We narrow our search to seeking to attract sustainable populations of insects and invertebrates. Some would ask “Why focus on these? Why not try to attract Birds or Mammals? Or a really varied flora maybe?”

The answer is that Invertebrates (insects are invertebrates) underpin the entire Ecosystem of life on Earth. Life on Earth depends on Invertebrates thriving. A recent study measured the effect of restoring neglected farm ponds. This demonstrated an increase of insects due to this restoration which led to an increase both in numbers and in species of Farmland Birds feeding nearby.
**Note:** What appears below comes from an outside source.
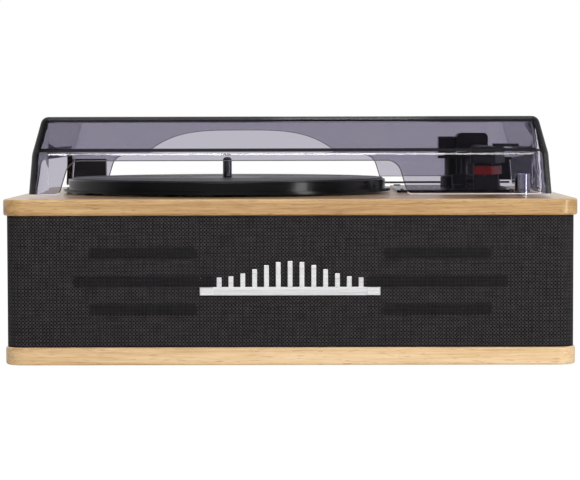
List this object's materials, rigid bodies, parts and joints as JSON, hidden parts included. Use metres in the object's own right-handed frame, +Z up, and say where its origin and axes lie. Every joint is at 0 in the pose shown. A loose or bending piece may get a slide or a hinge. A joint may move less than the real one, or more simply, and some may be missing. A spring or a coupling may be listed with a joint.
{
  "type": "record player",
  "caption": "Table-top record player: cloth-wrapped wooden cabinet with built-in speakers, belt-driven platter, plastic arm and a hinged smoked dust cover.",
  "frame": {"origin": "on the table, under the middle of the cabinet", "axes": "+X to the right as seen from the front, +Y to the rear, +Z up"},
  "size_m": [0.42, 0.34, 0.184],
  "materials": {
    "top_wood": "satin lacquered honey wood",
    "base_wood": "satin lacquered pale wood",
    "cabinet_board": "black stained board",
    "grille_fabric": "black woven speaker cloth",
    "badge_chrome": "bright metal",
    "knob_chrome": "polished chrome",
    "foot_rubber": "soft black rubber",
    "mat_rubber": "ribbed black rubber",
    "steel": "zinc plated steel",
    "speaker_steel": "black painted steel",
    "cone_paper": "black pressed paper",
    "circuit_board": "green circuit board",
    "dark_parts": "black moulded plastic",
    "bearing_brass": "turned brass",
    "spindle_metal": "dark polished steel",
    "platter_finish": "gloss black paint",
    "plate_gloss": "gloss black plastic",
    "arm_plastic": "satin black moulded plastic",
    "cartridge_plastic": "matt black plastic",
    "stylus_red": "red moulded plastic",
    "hinge_plastic": "black moulded plastic",
    "smoked_acrylic": "smoked clear plastic"
  },
  "bodies": {
    "cabinet": {"top_board": "top_wood", "base_board": "base_wood", "front_baffle": "cabinet_board", "side_panel_left": "cabinet_board", "side_panel_right": "cabinet_board", "rear_panel": "cabinet_board", "corner_posts": "cabinet_board", "grille_cloth": "grille_fabric", "badge_bar": "badge_chrome", "badge_ornament": "badge_chrome", "rubber_feet": "foot_rubber", "motor_grommets": "foot_rubber", "drive_belt": "foot_rubber", "speaker_surround_left": "foot_rubber", "speaker_surround_right": "foot_rubber", "cabinet_screws": "steel", "speaker_screws": "steel", "deck_screws": "steel", "hinge_rod": "steel", "hinge_brackets": "steel", "motor": "steel", "speaker_frame_left": "speaker_steel", "speaker_frame_right": "speaker_steel", "speaker_magnet_left": "speaker_steel", "speaker_magnet_right": "speaker_steel", "amplifier_board": "circuit_board", "amplifier_components": "dark_parts", "line_sockets": "dark_parts", "power_inlet": "dark_parts", "volume_control": "dark_parts", "bearing_housing": "bearing_brass", "control_plate": "plate_gloss", "arm_base_collar": "arm_plastic", "arm_rest": "arm_plastic", "lift_housing": "arm_plastic"},
    "cover": {"dust_cover": "smoked_acrylic", "hinge_block_left": "hinge_plastic", "hinge_block_right": "hinge_plastic"},
    "turntable": {"platter": "platter_finish", "platter_mat": "mat_rubber", "spindle": "spindle_metal"},
    "motor_shaft": {"motor_pulley": "dark_parts"},
    "volume": {"volume_knob": "knob_chrome"},
    "selector": {"speed_selector": "arm_plastic"},
    "auto_stop": {"auto_stop_switch": "arm_plastic"},
    "arm_turn": {"arm_turret": "arm_plastic", "arm_bearing_block": "arm_plastic", "arm_pivot_pin": "steel"},
    "arm": {"arm_hub": "arm_plastic", "arm_tube": "arm_plastic", "counterweight": "arm_plastic", "headshell": "arm_plastic", "cartridge": "cartridge_plastic", "stylus_holder": "stylus_red", "finger_lift": "arm_plastic"},
    "rest_clip": {"arm_rest_clip": "arm_plastic"},
    "cue": {"cue_lever": "arm_plastic"},
    "lift": {"lift_platform": "arm_plastic"},
    "cone_left": {"speaker_cone_left": "cone_paper"},
    "cone_right": {"speaker_cone_right": "cone_paper"}
  },
  "joints": [
    {"name": "cover_hinge", "type": "hinge", "parent": "cabinet", "child": "cover", "pos_m": [0, 0.154, 0.1278], "axis": [-1, 0, 0], "range_deg": [0, 65]},
    {"name": "platter_spin", "type": "hinge", "parent": "cabinet", "child": "turntable", "pos_m": [-0.051, -0.002, 0.129], "axis": [0, 0, 1], "continuous": true},
    {"name": "motor_spin", "type": "hinge", "parent": "cabinet", "child": "motor_shaft", "pos_m": [-0.11323, 0.06023, 0.129], "axis": [0, 0, 1], "continuous": true},
    {"name": "volume_turn", "type": "hinge", "parent": "cabinet", "child": "volume", "pos_m": [0.1756, -0.096, 0.124], "axis": [0, 0, -1], "range_deg": [0, 300]},
    {"name": "speed_slide", "type": "slide", "parent": "cabinet", "child": "selector", "axis": [1, 0, 0], "range_m": [-0.006, 0.006]},
    {"name": "auto_stop_slide", "type": "slide", "parent": "cabinet", "child": "auto_stop", "axis": [1, 0, 0], "range_m": [0, 0.005]},
    {"name": "arm_swing", "type": "hinge", "parent": "cabinet", "child": "arm_turn", "pos_m": [0.1435, 0.112, 0.139], "axis": [0, 0, -1], "range_deg": [0, 47]},
    {"name": "arm_tilt", "type": "hinge", "parent": "arm_turn", "child": "arm", "pos_m": [0.137, 0.112, 0.16], "axis": [-1, 0, 0], "range_deg": [0, 2.5]},
    {"name": "clip_turn", "type": "hinge", "parent": "cabinet", "child": "rest_clip", "pos_m": [0.1623, -0.01, 0.1568], "axis": [0, -1, 0], "range_deg": [0, 180]},
    {"name": "cue_turn", "type": "hinge", "parent": "cabinet", "child": "cue", "pos_m": [0.15, 0.07459, 0.131], "axis": [-1, 0, 0], "range_deg": [0, 50]},
    {"name": "lift_rise", "type": "slide", "parent": "cabinet", "child": "lift", "axis": [0, 0, 1], "range_m": [0, 0.0016]},
    {"name": "cone_left_slide", "type": "slide", "parent": "cabinet", "child": "cone_left", "axis": [0, 1, 0], "range_m": [-0.001, 0.001], "stiffness_N_per_m": 1500},
    {"name": "cone_right_slide", "type": "slide", "parent": "cabinet", "child": "cone_right", "axis": [0, 1, 0], "range_m": [-0.001, 0.001], "stiffness_N_per_m": 1500}
  ],
  "couplings": [
    {"joint": "motor_spin", "follows": "platter_spin", "ratio": 9.1667},
    {"joint": "cue_turn", "follows": "lift_rise", "rad_per_m": 545.4},
    {"joint": "arm_tilt", "follows": "lift_rise", "rad_per_m": 26.18}
  ]
}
They attributed this rise in birds to the rise in insects numbers stating that these creatures (invertebrates) are “at the very heart of nature’s food web) (Waterlife Magazine, Spring 2020).

We believed this when we put the wildlife pond on the site but it is gratifying to see good research supporting this belief. The same report found that active ponds can act as “insect chimneys” pouring vastly greater numbers of insects into the surrounding countryside. We decided to put our pond in as there had previously been a brook flowing alongside the patch. We could not recreate the brook so a pond is the next best thing. In addition to the pond we have piles of logs-and are hoping for more. We have a pile of dry grass mowings with a hedgehog nest box inside. It is used by something, maybe not hedgehog. We are intending to create and maintain a bare earth area for Mining Bees, maybe a sandy patch as well. We already have 4 or 5 bird boxes ready for occupation.

The area is just entering its second year as a Wildlife Patch so is still in its infancy. Necessarily we have destroyed some good habitat in creating the pond and reshaping that area generally to provide better habitat. It will be interesting to find at the end of next year if we still have our 19 species of butterfly etc. on the site. Our hope is that due to work completed in this first year the count will rise and continue to rise in following years. That will be the measure of our progress to an ideal species rich local habitat.